Low complexity joint position and channel estimation at millimeter wave based on multidimensional orthogonal matching pursuit

TL;DR

This paper introduces a low complexity multidimensional orthogonal matching pursuit method for high-resolution millimeter wave channel estimation, improving localization accuracy in indoor 3D scenarios by exploiting reflection structures without relying on absolute time of arrival.

Contribution

It proposes a novel low complexity multidimensional OMP algorithm using separate angular and delay dictionaries, enhancing channel estimation and localization in millimeter wave systems.

Findings

Higher quality channel estimates with lower complexity

Effective device localization in indoor 3D environments

Operates without absolute time of arrival reliance

Abstract

Compressive approaches provide a means of effective channel high resolution channel estimates in millimeter wave MIMO systems, despite the use of analog and hybrid architectures. Such estimates can also be used as part of a joint channel estimation and localization solution. Achieving good localization performance, though, requires high resolution channel estimates and better methods to exploit those channels. In this paper, we propose a low complexity multidimensional orthogonal matching pursuit strategy for compressive channel estimation based by operating with a product of independent dictionaries for the angular and delay domains, instead of a global large dictionary.
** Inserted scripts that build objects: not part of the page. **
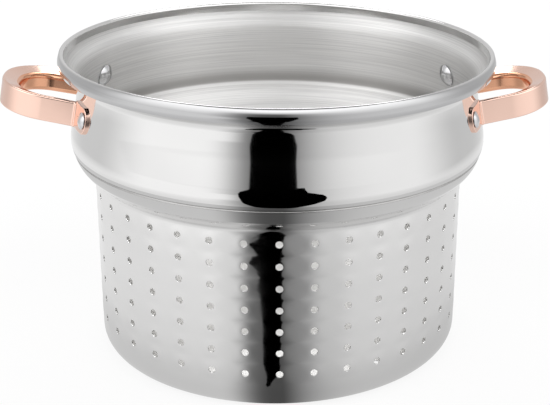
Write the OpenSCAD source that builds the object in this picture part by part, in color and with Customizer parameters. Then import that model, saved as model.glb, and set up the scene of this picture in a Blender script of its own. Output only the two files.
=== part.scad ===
// Drop-in strainer insert of a pasta pot: a stepped, drawn steel shell that hangs
// in the pot by its shoulder, with two cast loop handles on two rivets each.
// The shell is one sheet, modelled in four rings that meet face to face.
// Millimetres, +Z up. The base stands on Z = 0, the shell's axis is Z, and the
// handles point along +X and -X.

/* [Shell] */
// Height from the base to the top of the rim
height = 181.5; // [165:0.5:200]
// Thickness of the steel sheet
sheet = 0.8; // [0.6:0.05:1]
// Diameter of the pot's rim, on which the shoulder seats
seat_d = 230; // [200:0.5:250]
// Step in from the seat to the wall of the perforated basket
basket_inset = 5; // [4.5:0.5:10]
// Outside radius between the basket's wall and its base
base_corner_r = 11; // [7:0.5:15]

/* [Shoulder] */
// Drop of the seat below the top of the rim
seat_drop = 68.3; // [66:0.1:75]
// Height of the shoulder's roll, from the seat to the crease below the band
roll_h = 11.4; // [10:0.2:13]
// Width of the roll, from the seat out to the crease
roll_w = 6.7; // [5:0.1:8]
// Turn of the roll, from the seat to the crease, in degrees
roll_turn = 38; // [20:1:50]
// Radius between the basket's wall and the shoulder
shoulder_fillet_r = 4; // [2:0.5:5]

/* [Upper band] */
// Height of the swell above the crease
swell_h = 5.9; // [4:0.1:8]
// How far the swell stands out beyond the crease
swell_w = 1.3; // [0.5:0.1:2]
// Radius over the swell
swell_top_r = 30; // [20:1:40]
// Step in from the swell to the neck under the rim
neck_inset = 5.1; // [4:0.1:6]
// Radius into the neck
neck_round_r = 70; // [50:1:75]

/* [Rim] */
// Drop of the neck below the top of the rim
neck_drop = 16.5; // [14:0.5:18]
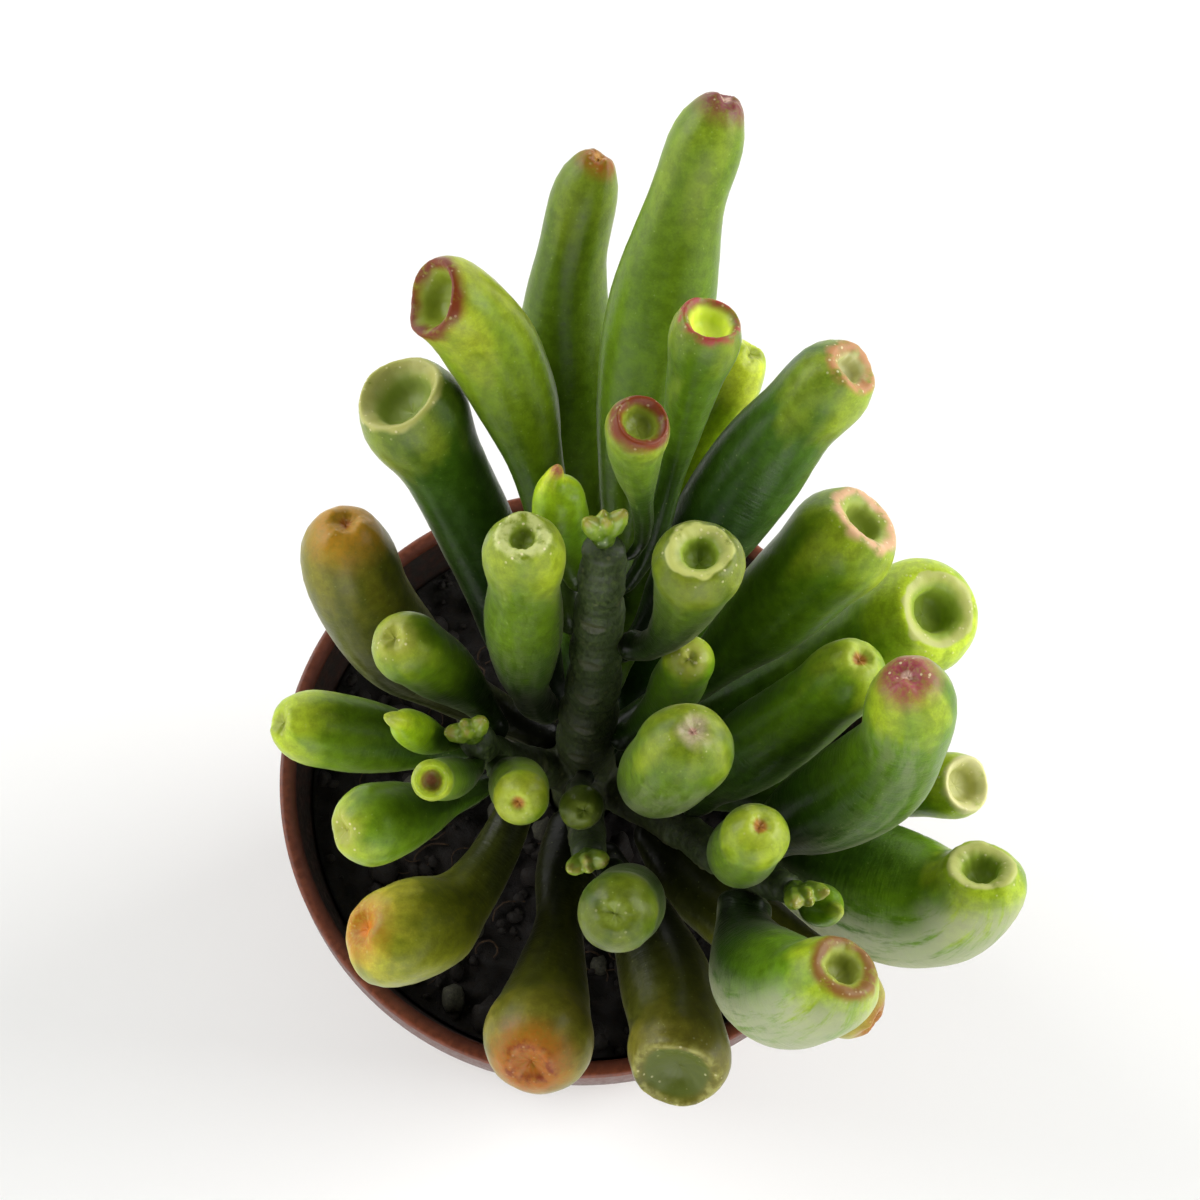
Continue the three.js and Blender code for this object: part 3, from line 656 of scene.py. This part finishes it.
def leaf(name, number, look):
    stations = leaf_stations(name)
    leaf_roots.append(stations[0, :3] / MM)
    away = stations[1, :3] - stations[0, :3]
    stations[0, :3] -= ROOT_SINKS * away / np.linalg.norm(away)
    fine = fine_stations(stations)
    length = skin_length(fine) / MM
    forward = np.cross(stations[-2, 3:6], stations[-2, 6:9])
    forward /= np.linalg.norm(forward)
    crest = int(np.argmax((fine[:, :3] - stations[-1, :3]) @ forward))
    body, poles = fine[1:-1], fine[[0, -1], :3]

    points = body[:, None, :3] + np.einsum("nk,rkx->rnx", AROUND, body[:, 3:].reshape(-1, 2, 3))
    girth = (mean_radii(body) / MM)[:crest].max()
    run = length[1:-1]
    rows = np.repeat(run[:, None, None], ROUND, 1)
    straight = np.concatenate([np.repeat(girth * AROUND[None], len(body), 0), rows], axis=2)
    points = uneven(points, straight, forward, length, crest, girth, number)

    attributes = {
        "straight": np.concatenate([straight.reshape(-1, 3), [[0, 0, 0], [0, 0, length[-1]]]]),
        "along": on_skin(np.clip(run / length[crest], 0, 1), 0, 1),
        "lip": on_skin(run - length[crest], -length[crest], length[-1] - length[crest]),
        "middle": on_skin(length[-1] - run, length[-1], 0),
    }
    all_points = np.concatenate([points.reshape(-1, 3), poles])
    faces = tube_faces(len(body), ROUND)
    material = leaf_material(name + "_flesh", number, *look)
    return make_piece(name + "_skin", all_points, faces, material, [name], attributes)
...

This leads to higher quality channel estimates but with lower complexity than generalizations of conventional solutions. We couple this new algorithm with a novel localization formulation that does not rely on the absolute time of arrival of the LoS path and exploits the structure of reflections in indoor channels. We show how the new approach is able to operate in realistic 3D scenarios to estimate the communication channel and locate devices in an indoor simulation setting.